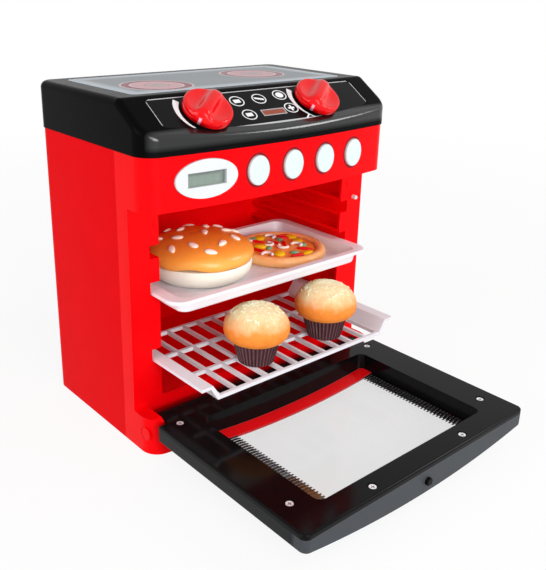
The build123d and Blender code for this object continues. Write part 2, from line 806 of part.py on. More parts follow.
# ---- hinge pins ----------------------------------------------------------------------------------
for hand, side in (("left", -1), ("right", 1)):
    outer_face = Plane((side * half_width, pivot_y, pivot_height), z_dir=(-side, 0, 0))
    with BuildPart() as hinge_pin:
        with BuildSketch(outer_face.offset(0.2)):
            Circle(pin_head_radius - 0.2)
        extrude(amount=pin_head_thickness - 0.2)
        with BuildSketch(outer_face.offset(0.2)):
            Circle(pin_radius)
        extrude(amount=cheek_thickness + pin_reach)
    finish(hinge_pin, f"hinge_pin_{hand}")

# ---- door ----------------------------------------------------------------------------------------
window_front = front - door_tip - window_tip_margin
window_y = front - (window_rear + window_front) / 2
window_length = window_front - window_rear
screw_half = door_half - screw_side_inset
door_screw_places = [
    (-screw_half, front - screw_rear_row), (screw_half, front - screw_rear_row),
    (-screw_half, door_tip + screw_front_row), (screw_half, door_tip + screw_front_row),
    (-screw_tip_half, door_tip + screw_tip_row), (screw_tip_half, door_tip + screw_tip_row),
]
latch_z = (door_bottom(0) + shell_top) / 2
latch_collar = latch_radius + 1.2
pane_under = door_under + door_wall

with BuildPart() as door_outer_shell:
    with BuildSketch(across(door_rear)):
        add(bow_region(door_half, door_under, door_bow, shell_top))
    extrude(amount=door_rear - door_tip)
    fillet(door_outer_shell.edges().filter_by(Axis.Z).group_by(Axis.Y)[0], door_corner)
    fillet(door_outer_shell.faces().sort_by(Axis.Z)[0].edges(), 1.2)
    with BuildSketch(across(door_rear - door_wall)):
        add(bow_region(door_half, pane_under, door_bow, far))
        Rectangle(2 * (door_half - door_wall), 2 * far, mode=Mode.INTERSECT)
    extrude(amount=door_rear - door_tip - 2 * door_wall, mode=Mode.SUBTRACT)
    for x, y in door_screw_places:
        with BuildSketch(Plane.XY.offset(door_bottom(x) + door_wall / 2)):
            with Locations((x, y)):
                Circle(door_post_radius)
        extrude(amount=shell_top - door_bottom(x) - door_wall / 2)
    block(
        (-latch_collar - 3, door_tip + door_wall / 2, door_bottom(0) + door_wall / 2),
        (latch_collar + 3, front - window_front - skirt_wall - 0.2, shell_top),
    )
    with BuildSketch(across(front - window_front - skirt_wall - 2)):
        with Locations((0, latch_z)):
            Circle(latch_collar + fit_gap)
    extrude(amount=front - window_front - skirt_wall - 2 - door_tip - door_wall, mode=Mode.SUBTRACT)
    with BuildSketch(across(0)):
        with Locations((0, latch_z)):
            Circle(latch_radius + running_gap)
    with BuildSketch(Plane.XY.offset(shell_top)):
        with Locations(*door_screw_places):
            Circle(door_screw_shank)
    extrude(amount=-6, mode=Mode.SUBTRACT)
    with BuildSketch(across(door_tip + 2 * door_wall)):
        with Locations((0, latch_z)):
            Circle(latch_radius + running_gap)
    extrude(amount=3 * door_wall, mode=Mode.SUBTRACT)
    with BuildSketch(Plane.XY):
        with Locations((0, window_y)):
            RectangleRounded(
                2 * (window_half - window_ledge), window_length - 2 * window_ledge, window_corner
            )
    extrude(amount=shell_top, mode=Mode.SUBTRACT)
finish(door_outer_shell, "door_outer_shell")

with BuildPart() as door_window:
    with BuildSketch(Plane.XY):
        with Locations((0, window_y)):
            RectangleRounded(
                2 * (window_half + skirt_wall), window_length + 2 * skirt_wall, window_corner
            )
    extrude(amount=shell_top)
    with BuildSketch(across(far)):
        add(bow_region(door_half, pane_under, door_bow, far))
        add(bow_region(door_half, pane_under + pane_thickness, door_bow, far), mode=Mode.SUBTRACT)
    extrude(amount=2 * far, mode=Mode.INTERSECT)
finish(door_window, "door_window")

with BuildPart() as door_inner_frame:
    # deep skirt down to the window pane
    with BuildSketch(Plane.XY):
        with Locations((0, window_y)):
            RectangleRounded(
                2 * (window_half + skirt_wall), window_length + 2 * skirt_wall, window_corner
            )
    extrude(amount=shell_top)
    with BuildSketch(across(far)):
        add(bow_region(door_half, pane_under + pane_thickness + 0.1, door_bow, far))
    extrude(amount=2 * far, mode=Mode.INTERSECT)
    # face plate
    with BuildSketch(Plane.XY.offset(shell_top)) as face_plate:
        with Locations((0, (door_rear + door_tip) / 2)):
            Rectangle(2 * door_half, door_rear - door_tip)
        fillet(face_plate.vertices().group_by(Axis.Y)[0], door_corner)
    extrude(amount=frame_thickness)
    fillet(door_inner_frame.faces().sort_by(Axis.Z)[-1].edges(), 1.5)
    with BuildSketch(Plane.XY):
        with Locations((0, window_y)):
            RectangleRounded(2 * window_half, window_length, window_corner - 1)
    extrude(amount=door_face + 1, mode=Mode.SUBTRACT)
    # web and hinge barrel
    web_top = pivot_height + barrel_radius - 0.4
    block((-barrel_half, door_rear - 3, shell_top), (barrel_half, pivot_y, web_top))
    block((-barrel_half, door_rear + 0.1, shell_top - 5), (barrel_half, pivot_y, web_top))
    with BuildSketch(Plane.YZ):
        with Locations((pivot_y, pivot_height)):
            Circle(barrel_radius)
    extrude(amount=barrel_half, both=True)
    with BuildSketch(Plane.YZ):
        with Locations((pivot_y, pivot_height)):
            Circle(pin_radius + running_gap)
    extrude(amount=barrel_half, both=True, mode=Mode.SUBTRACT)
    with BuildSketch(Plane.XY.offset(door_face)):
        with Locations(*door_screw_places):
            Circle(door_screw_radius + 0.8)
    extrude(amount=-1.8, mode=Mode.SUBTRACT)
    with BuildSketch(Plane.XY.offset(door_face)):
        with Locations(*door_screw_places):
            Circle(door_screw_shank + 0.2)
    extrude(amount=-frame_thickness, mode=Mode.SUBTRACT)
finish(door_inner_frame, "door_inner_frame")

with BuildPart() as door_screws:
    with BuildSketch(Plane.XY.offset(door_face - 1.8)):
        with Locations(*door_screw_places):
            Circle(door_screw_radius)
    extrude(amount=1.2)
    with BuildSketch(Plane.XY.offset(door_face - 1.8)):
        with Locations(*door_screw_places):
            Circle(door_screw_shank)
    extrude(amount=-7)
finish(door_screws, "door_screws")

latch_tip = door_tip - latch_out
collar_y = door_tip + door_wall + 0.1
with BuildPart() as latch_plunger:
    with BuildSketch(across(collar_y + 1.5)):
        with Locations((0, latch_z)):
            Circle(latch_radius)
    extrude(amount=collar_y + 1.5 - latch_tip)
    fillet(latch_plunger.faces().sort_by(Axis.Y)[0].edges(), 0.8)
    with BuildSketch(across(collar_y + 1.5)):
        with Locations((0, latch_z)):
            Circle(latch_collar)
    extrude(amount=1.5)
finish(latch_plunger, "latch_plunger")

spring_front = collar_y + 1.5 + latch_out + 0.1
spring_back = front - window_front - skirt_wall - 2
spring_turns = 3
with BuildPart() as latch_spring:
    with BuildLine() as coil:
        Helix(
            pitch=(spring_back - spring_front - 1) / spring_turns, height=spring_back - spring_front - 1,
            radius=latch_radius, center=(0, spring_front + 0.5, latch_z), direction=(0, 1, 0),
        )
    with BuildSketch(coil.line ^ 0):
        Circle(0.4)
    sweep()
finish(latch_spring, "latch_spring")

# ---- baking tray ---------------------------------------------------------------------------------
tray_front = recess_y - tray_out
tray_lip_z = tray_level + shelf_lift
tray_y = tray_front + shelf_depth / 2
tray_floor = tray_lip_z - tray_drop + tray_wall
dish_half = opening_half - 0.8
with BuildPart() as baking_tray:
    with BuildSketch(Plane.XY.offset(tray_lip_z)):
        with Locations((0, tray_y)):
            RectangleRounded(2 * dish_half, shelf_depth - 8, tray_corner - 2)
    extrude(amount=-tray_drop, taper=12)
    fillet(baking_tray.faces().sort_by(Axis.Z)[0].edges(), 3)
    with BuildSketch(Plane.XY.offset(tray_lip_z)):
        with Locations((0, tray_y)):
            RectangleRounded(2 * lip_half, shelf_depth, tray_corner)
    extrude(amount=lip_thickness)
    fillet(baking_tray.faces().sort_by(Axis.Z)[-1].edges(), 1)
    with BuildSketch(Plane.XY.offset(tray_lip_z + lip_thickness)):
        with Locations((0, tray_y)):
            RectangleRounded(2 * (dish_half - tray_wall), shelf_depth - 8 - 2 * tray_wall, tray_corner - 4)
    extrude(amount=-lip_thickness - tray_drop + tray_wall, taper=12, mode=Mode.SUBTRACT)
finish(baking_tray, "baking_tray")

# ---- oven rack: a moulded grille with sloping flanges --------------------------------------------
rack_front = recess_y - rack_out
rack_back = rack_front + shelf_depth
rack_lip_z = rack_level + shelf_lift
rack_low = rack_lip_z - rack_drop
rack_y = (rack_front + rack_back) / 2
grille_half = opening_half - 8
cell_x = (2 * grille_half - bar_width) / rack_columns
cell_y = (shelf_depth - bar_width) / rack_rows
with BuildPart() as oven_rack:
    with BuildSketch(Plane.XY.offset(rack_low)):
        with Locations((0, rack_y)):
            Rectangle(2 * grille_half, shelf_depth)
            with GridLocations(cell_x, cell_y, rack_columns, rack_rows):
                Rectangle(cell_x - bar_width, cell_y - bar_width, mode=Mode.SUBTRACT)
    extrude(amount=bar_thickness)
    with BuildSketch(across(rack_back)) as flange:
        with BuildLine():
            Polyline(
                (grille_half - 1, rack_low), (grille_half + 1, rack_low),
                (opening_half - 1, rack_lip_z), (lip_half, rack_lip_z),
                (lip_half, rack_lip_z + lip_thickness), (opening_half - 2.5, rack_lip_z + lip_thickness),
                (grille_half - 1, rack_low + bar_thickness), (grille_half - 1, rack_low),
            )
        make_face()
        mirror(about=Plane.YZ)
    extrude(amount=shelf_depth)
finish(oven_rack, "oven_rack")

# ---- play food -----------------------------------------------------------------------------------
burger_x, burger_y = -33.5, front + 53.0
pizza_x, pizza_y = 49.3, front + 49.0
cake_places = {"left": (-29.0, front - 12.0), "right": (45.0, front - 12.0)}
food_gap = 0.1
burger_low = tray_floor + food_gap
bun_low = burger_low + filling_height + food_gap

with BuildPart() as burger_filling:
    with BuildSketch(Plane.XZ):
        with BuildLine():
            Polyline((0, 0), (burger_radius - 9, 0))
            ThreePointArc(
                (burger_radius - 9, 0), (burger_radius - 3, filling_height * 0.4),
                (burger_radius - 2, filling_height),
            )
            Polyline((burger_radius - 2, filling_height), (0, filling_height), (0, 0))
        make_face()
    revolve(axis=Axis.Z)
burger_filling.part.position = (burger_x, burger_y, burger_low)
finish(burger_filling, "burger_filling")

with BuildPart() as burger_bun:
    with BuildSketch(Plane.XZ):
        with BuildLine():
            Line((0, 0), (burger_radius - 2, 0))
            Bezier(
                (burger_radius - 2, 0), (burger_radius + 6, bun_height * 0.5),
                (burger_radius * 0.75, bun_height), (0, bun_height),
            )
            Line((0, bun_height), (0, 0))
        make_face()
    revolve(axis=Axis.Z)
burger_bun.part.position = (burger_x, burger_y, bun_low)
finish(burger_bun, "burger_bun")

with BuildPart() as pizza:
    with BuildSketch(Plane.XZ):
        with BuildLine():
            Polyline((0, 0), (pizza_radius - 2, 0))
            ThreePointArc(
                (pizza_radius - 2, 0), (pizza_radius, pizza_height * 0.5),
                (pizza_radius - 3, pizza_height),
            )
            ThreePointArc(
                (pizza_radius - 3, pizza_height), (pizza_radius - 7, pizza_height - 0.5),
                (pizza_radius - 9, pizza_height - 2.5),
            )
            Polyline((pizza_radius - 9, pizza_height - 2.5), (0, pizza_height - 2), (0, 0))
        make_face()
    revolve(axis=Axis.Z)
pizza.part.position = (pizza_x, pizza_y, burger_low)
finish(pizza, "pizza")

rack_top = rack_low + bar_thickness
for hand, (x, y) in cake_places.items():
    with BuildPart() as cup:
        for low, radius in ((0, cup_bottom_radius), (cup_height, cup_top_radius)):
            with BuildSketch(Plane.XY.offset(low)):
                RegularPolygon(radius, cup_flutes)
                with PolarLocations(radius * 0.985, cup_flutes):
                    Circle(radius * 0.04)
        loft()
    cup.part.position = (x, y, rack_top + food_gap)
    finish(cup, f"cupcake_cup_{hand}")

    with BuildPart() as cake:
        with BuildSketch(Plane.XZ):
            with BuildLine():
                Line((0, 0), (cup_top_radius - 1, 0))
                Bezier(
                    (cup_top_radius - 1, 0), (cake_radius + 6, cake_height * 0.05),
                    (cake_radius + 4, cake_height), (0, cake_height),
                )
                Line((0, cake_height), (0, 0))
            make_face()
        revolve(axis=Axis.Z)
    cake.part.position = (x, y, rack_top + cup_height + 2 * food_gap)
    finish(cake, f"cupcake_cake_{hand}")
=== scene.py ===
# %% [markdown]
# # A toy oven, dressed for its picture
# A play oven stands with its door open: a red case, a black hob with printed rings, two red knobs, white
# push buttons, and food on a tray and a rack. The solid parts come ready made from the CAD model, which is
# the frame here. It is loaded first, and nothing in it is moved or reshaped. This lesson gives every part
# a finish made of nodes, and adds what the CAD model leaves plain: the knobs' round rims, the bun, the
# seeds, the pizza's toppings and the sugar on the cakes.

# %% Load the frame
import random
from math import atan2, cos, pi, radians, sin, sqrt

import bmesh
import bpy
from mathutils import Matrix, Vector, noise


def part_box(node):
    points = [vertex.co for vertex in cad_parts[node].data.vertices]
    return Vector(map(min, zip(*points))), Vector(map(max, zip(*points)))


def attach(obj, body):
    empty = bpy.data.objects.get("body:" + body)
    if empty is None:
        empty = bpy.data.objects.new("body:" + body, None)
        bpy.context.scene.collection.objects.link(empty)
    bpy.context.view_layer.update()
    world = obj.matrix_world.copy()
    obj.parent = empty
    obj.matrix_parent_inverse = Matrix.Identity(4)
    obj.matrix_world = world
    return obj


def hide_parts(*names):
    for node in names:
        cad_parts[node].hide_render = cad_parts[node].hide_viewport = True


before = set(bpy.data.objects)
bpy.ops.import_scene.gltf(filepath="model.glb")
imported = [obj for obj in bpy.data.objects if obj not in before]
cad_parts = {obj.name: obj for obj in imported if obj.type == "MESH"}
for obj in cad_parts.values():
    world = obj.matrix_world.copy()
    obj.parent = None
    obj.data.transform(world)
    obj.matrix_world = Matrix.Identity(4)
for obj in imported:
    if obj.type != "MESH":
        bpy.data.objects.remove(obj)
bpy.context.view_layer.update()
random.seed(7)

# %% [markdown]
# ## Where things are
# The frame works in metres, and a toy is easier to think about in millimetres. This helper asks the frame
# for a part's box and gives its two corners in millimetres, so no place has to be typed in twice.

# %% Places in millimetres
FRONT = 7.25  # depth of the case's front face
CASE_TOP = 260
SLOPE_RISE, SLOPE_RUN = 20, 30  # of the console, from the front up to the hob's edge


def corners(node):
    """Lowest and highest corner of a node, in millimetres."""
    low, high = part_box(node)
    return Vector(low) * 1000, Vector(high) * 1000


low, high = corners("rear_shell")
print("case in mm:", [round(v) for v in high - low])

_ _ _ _

## Your task
Exactly as written, quote the lines from the one that has "rack_top = rack_low + bar_thickness" down to the one that has "points = [vertex.co", and include both.

## Solution for this problem
rack_top = rack_low + bar_thickness
for hand, (x, y) in cake_places.items():
    with BuildPart() as cup:
        for low, radius in ((0, cup_bottom_radius), (cup_height, cup_top_radius)):
            with BuildSketch(Plane.XY.offset(low)):
                RegularPolygon(radius, cup_flutes)
                with PolarLocations(radius * 0.985, cup_flutes):
                    Circle(radius * 0.04)
        loft()
    cup.part.position = (x, y, rack_top + food_gap)
    finish(cup, f"cupcake_cup_{hand}")

    with BuildPart() as cake:
        with BuildSketch(Plane.XZ):
            with BuildLine():
                Line((0, 0), (cup_top_radius - 1, 0))
                Bezier(
                    (cup_top_radius - 1, 0), (cake_radius + 6, cake_height * 0.05),
                    (cake_radius + 4, cake_height), (0, cake_height),
                )
                Line((0, cake_height), (0, 0))
            make_face()
        revolve(axis=Axis.Z)
    cake.part.position = (x, y, rack_top + cup_height + 2 * food_gap)
    finish(cake, f"cupcake_cake_{hand}")
=== scene.py ===
# %% [markdown]
# # A toy oven, dressed for its picture
# A play oven stands with its door open: a red case, a black hob with printed rings, two red knobs, white
# push buttons, and food on a tray and a rack. The solid parts come ready made from the CAD model, which is
# the frame here. It is loaded first, and nothing in it is moved or reshaped. This lesson gives every part
# a finish made of nodes, and adds what the CAD model leaves plain: the knobs' round rims, the bun, the
# seeds, the pizza's toppings and the sugar on the cakes.

# %% Load the frame
import random
from math import atan2, cos, pi, radians, sin, sqrt

import bmesh
import bpy
from mathutils import Matrix, Vector, noise


def part_box(node):
    points = [vertex.co for vertex in cad_parts[node].data.vertices]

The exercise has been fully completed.